Over the years, our vacations, often graciously hosted by relatives and friends, took us to Barbados, Grenada, Grand Cayman (with my sister Camille & Peter Wight), Miami/Orlando (with Rita’s brother Barbara & Jamil Hussain), and Newark (with Rita’s sister Pansy & Raymond Walcott). In 1968 during my 4-month “long leave” (another Demba perk) we vacationed in Lisbon, Paris, London (with Bridget & Ivan Fung), Montreal (with Marilyn & David Cox) and Edmonton (with my sister Jeanette & Romeo Resaul).
Rita was a superb cook. She once held a session at the Watooka club for the homemakers, many of whom were expatriates, to show them how to make roti & curry. They were full of praise and admiration for her presentation. Over the years, whenever Rita produced what I considered to be a culinary masterpiece, I would try to convince her to open a restaurant, but she wasn’t interested. On one occasion she produced the desserts for a 24-person restaurant dinner, and the desserts drew such a profusion of praise from the diners, and so surpassed the rest of the menu, that the restaurant pointedly asked her not to make such high cuisine again!

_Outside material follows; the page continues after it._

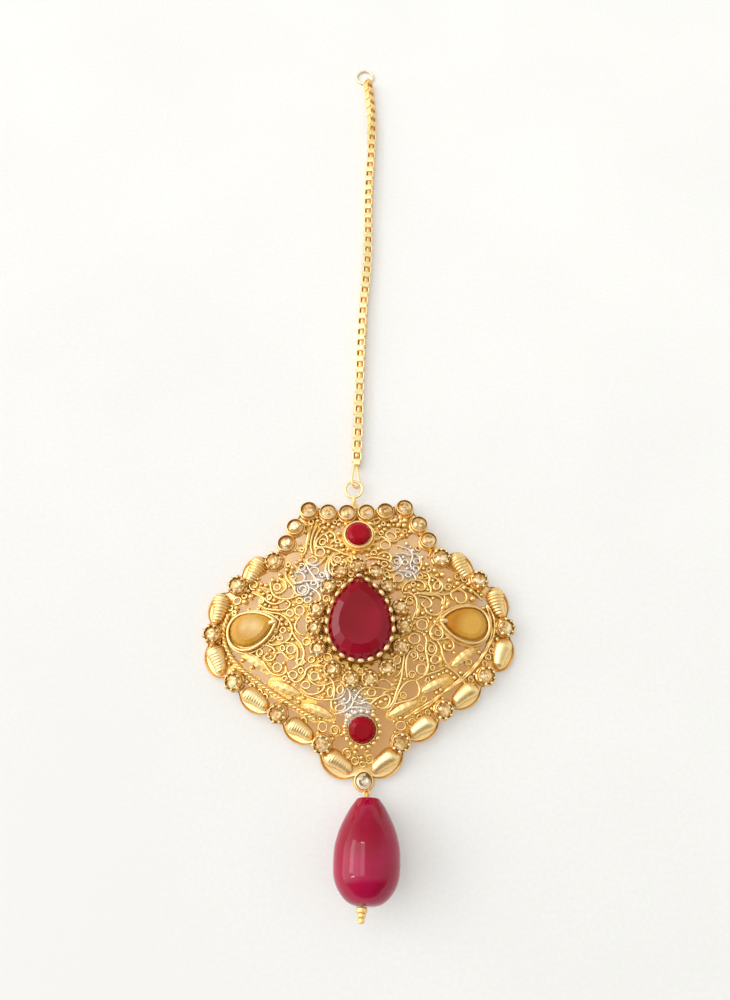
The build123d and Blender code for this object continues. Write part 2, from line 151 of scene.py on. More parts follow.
# ---- filigree ----
WIRES = (
    # right half, upper
    ((1.3, 9.6), (2.1, 9.95), (3.0, 9.9), (4.0, 9.7), (4.8, 9.5), (5.5, 9.0)),
    ((3.3, 10.4), (4.0, 10.8), (4.9, 10.7), (5.4, 10.1), (5.3, 9.4)),
    ((4.2, 8.1), (5.3, 7.7), (6.5, 8.3), (7.0, 9.2), (6.6, 10.1), (5.7, 10.2), (5.2, 9.5),
     (5.6, 8.8)),
    ((6.6, 7.7), (7.7, 7.6), (8.5, 7.4), (9.0, 6.9), (9.2, 6.3)),
    ((6.3, 10.6), (7.6, 10.6), (8.4, 10.3), (9.3, 10.5), (10.0, 9.9), (10.2, 8.9), (9.8, 8.0),
     (9.1, 7.3)),
    ((6.5, 12.0), (7.2, 11.7), (8.0, 11.5), (8.7, 10.9), (8.8, 9.9), (8.4, 8.9), (8.6, 8.0)),
    ((3.4, 13.1), (3.9, 13.5), (4.5, 13.2), (5.4, 12.7), (6.3, 12.8), (7.0, 13.3)),
    ((6.9, 4.4), (7.2, 5.3), (8.1, 6.0), (9.3, 6.2), (10.3, 5.8), (10.6, 5.0), (10.0, 4.5),
     (9.4, 4.8)),
    ((8.9, 3.9), (10.4, 4.05), (12.0, 4.0), (13.6, 3.8), (14.8, 4.2), (15.8, 4.9), (16.8, 5.6)),
    ((9.3, 4.1), (11.0, 3.8), (12.3, 3.7), (13.2, 3.1), (13.1, 2.3)),
    ((9.6, 3.6), (10.8, 3.35), (11.5, 2.6), (11.2, 1.9), (10.4, 1.8), (9.9, 2.4), (10.4, 2.8)),
    ((7.1, 4.1), (8.2, 4.0), (9.0, 3.3), (9.15, 2.3), (9.0, 1.4), (8.6, 0.5), (8.2, -0.3)),
    ((10.8, 6.4), (11.6, 6.7), (12.5, 6.4), (13.2, 5.8), (13.4, 5.0), (12.9, 4.3), (12.1, 4.1)),
    ((10.4, 7.5), (11.1, 7.2), (11.4, 6.5), (11.2, 5.6), (11.5, 4.8), (11.4, 4.1)),
    ((14.1, 3.1), (13.8, 2.2), (13.2, 1.3), (12.4, 0.7), (11.5, 0.6), (10.7, 1.0), (10.4, 1.7)),
    ((13.6, 3.7), (13.5, 2.6), (13.0, 1.6), (12.8, 0.6)),
    ((15.0, 3.0), (14.6, 3.9), (15.2, 4.6), (16.2, 4.6), (17.0, 4.0), (17.1, 3.1), (16.4, 2.5),
     (15.6, 2.7), (15.4, 3.4)),
    ((15.9, 4.7), (17.0, 5.0), (18.0, 4.6), (18.8, 3.9), (19.6, 3.0)),
    ((11.4, 10.2), (12.0, 11.3), (12.7, 11.4), (12.8, 10.6), (12.3, 9.8)),
    # right half, lower
    ((13.1, 0.4), (12.3, -0.5), (11.4, -1.3), (11.0, -2.3), (11.5, -3.2), (12.3, -3.3),
     (12.95, -2.7), (13.0, -1.9), (12.6, -1.2), (12.1, -1.0)),
    ((10.9, -0.7), (10.7, 0.0), (10.0, 0.25), (9.2, 0.1), (8.4, 0.3)),
    ((9.0, -1.9), (9.9, -2.3), (10.4, -3.3), (10.2, -4.6), (10.4, -6.0), (10.5, -7.3),
     (10.0, -8.5), (9.2, -9.0)),
    ((7.2, -8.9), (7.05, -7.4), (7.3, -5.8), (8.0, -4.9), (8.8, -5.2), (8.9, -6.0), (8.3, -6.4)),
    ((10.5, -3.4), (11.3, -3.6), (11.9, -4.4), (11.7, -5.3), (10.9, -5.6), (10.4, -5.2)),
    ((12.0, -3.3), (12.6, -4.4), (12.8, -5.6), (13.2, -6.7), (13.9, -7.4)),
    ((12.9, -3.2), (13.8, -3.0), (14.5, -3.6), (14.6, -4.4), (14.0, -4.9), (13.2, -4.7),
     (13.1, -4.0), (13.7, -3.8)),
    ((12.6, -1.3), (13.4, -2.0), (14.2, -2.9), (15.2, -3.7), (16.5, -4.0), (17.8, -3.9)),
    ((6.9, -5.1), (6.7, -6.4), (6.5, -7.6), (6.3, -8.8), (5.9, -10.0), (5.4, -11.2), (5.0, -12.3),
     (4.3, -13.2), (3.2, -13.4)),
    ((9.4, -8.8), (8.6, -9.3), (7.5, -9.4), (6.5, -10.1), (5.7, -11.3), (5.2, -12.5),
     (4.4, -13.7)),
    ((5.3, -12.7), (6.5, -12.4), (7.6, -12.2), (8.8, -11.5), (9.0, -10.4), (8.6, -9.5)),
    ((-0.9, -12.0), (-0.3, -11.0), (0.4, -10.4), (1.2, -10.2), (2.2, -10.3), (3.3, -10.4),
     (4.4, -10.7), (5.4, -10.6)),
    ((0.2, -12.3), (0.9, -11.9), (2.0, -11.9), (3.0, -11.6), (3.8, -11.0), (4.6, -10.8)),
    ((1.5, -12.7), (2.4, -12.0), (3.3, -11.5), (4.1, -11.4), (4.5, -12.0), (4.2, -12.9),
     (3.4, -13.3), (2.6, -13.1)),
    ((2.6, -9.6), (3.3, -9.1), (4.2, -9.3), (4.9, -9.9), (5.6, -9.7)),
    ((5.3, -8.8), (6.0, -8.3), (6.4, -7.5)),
    ((13.2, -7.2), (14.4, -8.0), (15.3, -8.9), (16.0, -9.8)),
    ((10.0, -8.6), (10.9, -8.3), (11.9, -8.0), (13.0, -7.5)),
    # left half, upper
    ((-7.3, 15.8), (-7.8, 14.4), (-8.2, 13.0), (-8.3, 11.5), (-8.9, 10.4)),
    ((-6.5, 15.8), (-7.1, 14.6), (-7.45, 13.3), (-7.5, 12.0), (-7.2, 10.9)),
    ((-5.6, 15.6), (-6.3, 14.6), (-6.8, 13.5), (-6.95, 12.4), (-6.7, 11.6)),
    ((-4.9, 12.2), (-5.7, 11.9), (-6.6, 12.2), (-6.5, 13.1), (-6.0, 13.7), (-5.3, 14.2),
     (-4.8, 13.6), (-4.8, 12.8)),
    ((-5.2, 13.9), (-4.8, 14.5), (-4.1, 14.5), (-3.6, 13.9), (-3.7, 13.1), (-4.3, 12.6)),
    ((-6.9, 12.1), (-5.8, 12.0), (-4.8, 11.9), (-3.5, 11.4), (-2.4, 10.8), (-1.4, 10.4)),
    ((-5.0, 10.5), (-5.6, 9.7), (-6.3, 9.0), (-7.2, 8.9), (-8.0, 9.3), (-8.2, 10.0)),
    ((-4.2, 10.6), (-4.8, 9.6), (-5.1, 8.4), (-5.0, 7.2), (-4.4, 6.4)),
    ((-3.6, 10.9), (-4.3, 9.9), (-4.6, 8.8), (-4.5, 7.8), (-3.9, 7.0)),
    ((-2.0, 10.7), (-3.0, 10.8), (-4.0, 10.2), (-4.1, 9.2), (-3.4, 8.5), (-2.4, 8.5), (-1.8, 9.1),
     (-2.2, 9.8)),
    ((-10.1, 6.0), (-8.9, 6.3), (-7.6, 6.4), (-6.2, 6.4), (-5.1, 6.4)),
    ((-8.3, 9.3), (-7.7, 8.2), (-7.1, 7.2), (-6.5, 6.4), (-6.3, 5.4), (-6.9, 4.7)),
    ((-9.9, 7.9), (-9.0, 7.8), (-8.4, 7.1), (-8.8, 6.3), (-9.7, 6.1), (-10.2, 6.6), (-9.8, 7.1)),
    ((-10.0, 5.6), (-9.9, 4.6), (-9.1, 4.1), (-8.1, 4.3), (-7.7, 5.2), (-8.1, 6.0)),
    ((-7.7, 5.3), (-7.0, 5.0), (-6.2, 4.3), (-5.9, 3.4), (-6.6, 2.8)),
    ((-11.4, 8.6), (-11.5, 7.5), (-11.0, 6.5), (-10.3, 5.6), (-10.0, 4.6), (-10.6, 3.8)),
    ((-13.9, 6.5), (-13.8, 5.3), (-13.3, 4.3), (-12.2, 3.7), (-11.0, 3.6), (-10.0, 3.9),
     (-9.2, 4.1)),
    ((-15.6, 2.9), (-14.6, 2.25), (-13.4, 2.0), (-12.2, 1.9), (-11.2, 2.1), (-10.7, 2.9),
     (-11.3, 3.5)),
    ((-12.4, 7.0), (-11.6, 6.4), (-11.4, 5.4), (-12.1, 4.7), (-13.0, 4.6)),
    ((-16.8, 4.9), (-15.8, 4.4), (-14.9, 3.9), (-14.1, 3.2), (-13.2, 2.9), (-12.1, 3.1),
     (-11.4, 3.7)),
    # left half, lower
    ((-14.9, 1.9), (-13.6, 1.55), (-12.4, 1.3), (-11.3, 0.6), (-10.6, -0.4), (-10.4, -1.6),
     (-10.9, -2.7), (-12.0, -3.3), (-13.2, -3.5), (-14.4, -3.1)),
    ((-10.4, -1.5), (-9.7, -2.6), (-8.9, -3.6), (-8.5, -4.8), (-8.7, -6.0), (-9.4, -6.8),
     (-10.2, -7.2)),
    ((-9.0, 0.9), (-9.7, 0.0), (-9.9, -1.0), (-9.2, -1.9), (-8.4, -2.2)),
    ((-17.4, -4.0), (-15.8, -3.5), (-14.4, -3.5), (-13.3, -4.0), (-12.9, -4.9),
     (-13.3, -5.7), (-14.2, -5.8), (-14.7, -5.2), (-14.2, -4.8)),
    ((-14.9, -5.9), (-14.1, -7.1), (-13.3, -7.9), (-12.2, -8.1), (-11.3, -7.7), (-11.3, -6.8)),
    ((-11.3, -3.2), (-10.3, -3.4), (-9.6, -4.1), (-9.5, -5.3), (-9.8, -6.2)),
    ((-12.9, -4.8), (-11.9, -4.7), (-11.3, -5.3), (-10.6, -5.8), (-9.9, -5.4)),
    ((-11.1, -7.6), (-10.2, -9.0), (-9.3, -9.1), (-8.5, -8.4), (-8.2, -7.5), (-7.6, -7.0),
     (-6.4, -6.8), (-5.3, -6.8)),
    ((-7.9, -8.0), (-7.5, -9.1), (-6.4, -9.75), (-5.1, -9.7), (-4.0, -9.3), (-3.0, -9.0)),
    ((-9.0, -10.2), (-7.8, -11.0), (-6.5, -10.95), (-5.6, -10.4), (-5.3, -9.7)),
    ((-8.0, -11.3), (-6.4, -11.8), (-4.8, -11.9), (-3.5, -11.8), (-2.6, -11.3), (-2.2, -10.5)),
    ((-3.9, -14.0), (-2.7, -13.75), (-1.7, -13.2), (-1.1, -12.4), (-1.2, -11.5)),
    ((-2.9, -9.2), (-2.2, -10.0), (-1.6, -10.8), (-1.5, -11.7), (-2.0, -12.4), (-2.8, -12.5)),
    ((-1.5, -10.6), (-0.9, -10.0), (-0.1, -9.9), (0.4, -10.5)),
    ((-4.7, -8.6), (-4.1, -9.3), (-3.9, -10.4), (-4.0, -11.7)),
    ((-4.4, -12.0), (-4.3, -13.1), (-3.6, -13.9)),
    ((-0.9, -12.2), (0.0, -12.6), (0.9, -12.4), (1.7, -12.8), (2.4, -13.4)),
    ((-1.6, -13.1), (-0.6, -13.1), (0.5, -13.2), (1.4, -13.4)),
)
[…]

When we returned to Jamaica from Montreal in 1983, I had gone ahead a few months earlier so that Christopher & Jeremy could complete the school year. Quebec had declined to extend permission for them to attend English school, and they next boarded at Upper Canada College in Toronto. I returned to Montreal that summer to accompany them back to Jamaica, and I was astounded to find that Rita had accumulated some $10,000 in groceries to take to Jamaica to continue her culinary excellence.
Rita took very good loving care of her family, and she was surrounded by family love to the very end. She was also socially outgoing. I once witnessed her on the phone for an hour and a half talking to a wrong number!

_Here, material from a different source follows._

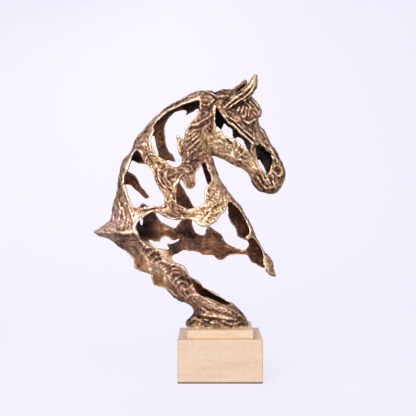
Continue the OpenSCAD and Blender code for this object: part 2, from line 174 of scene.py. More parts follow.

She knew how to get her way with me, often with a soft touch, but sometimes with adamant finality. An early example occurred when I tried to teach her to drive. Our car had a manual transmission and I needed to explain about operating the clutch. Rita flatly refused to allow any and all forms of explanation. She insisted that the only way to proceed was for her to ask questions and for me to provide the answers. I finally gave up in frustration and asked a friend (Errol Campbell) to teach her.
On another occasion when we returned to Toronto in 1986, Rita flatly refused to agree to buying a car, insisting that “people don’t use cars nowadays”. No amount of logic could change this conclusive statement. A sympathetic friend (Michael Gomes) lent me an old rust-bucket which I drove for more than a month until I could no longer stand it, and I bought a car in spite of Rita’s objection. I recall with a smile her favourite rebuttal on such occasions. It was “Don’t let people hear you!”.
With all the inevitable disagreements, we had many years of love, joy and laughter in Georgetown, Mackenzie, Kingston, Mandeville, Montreal, Ottawa and Toronto, and those memories remain.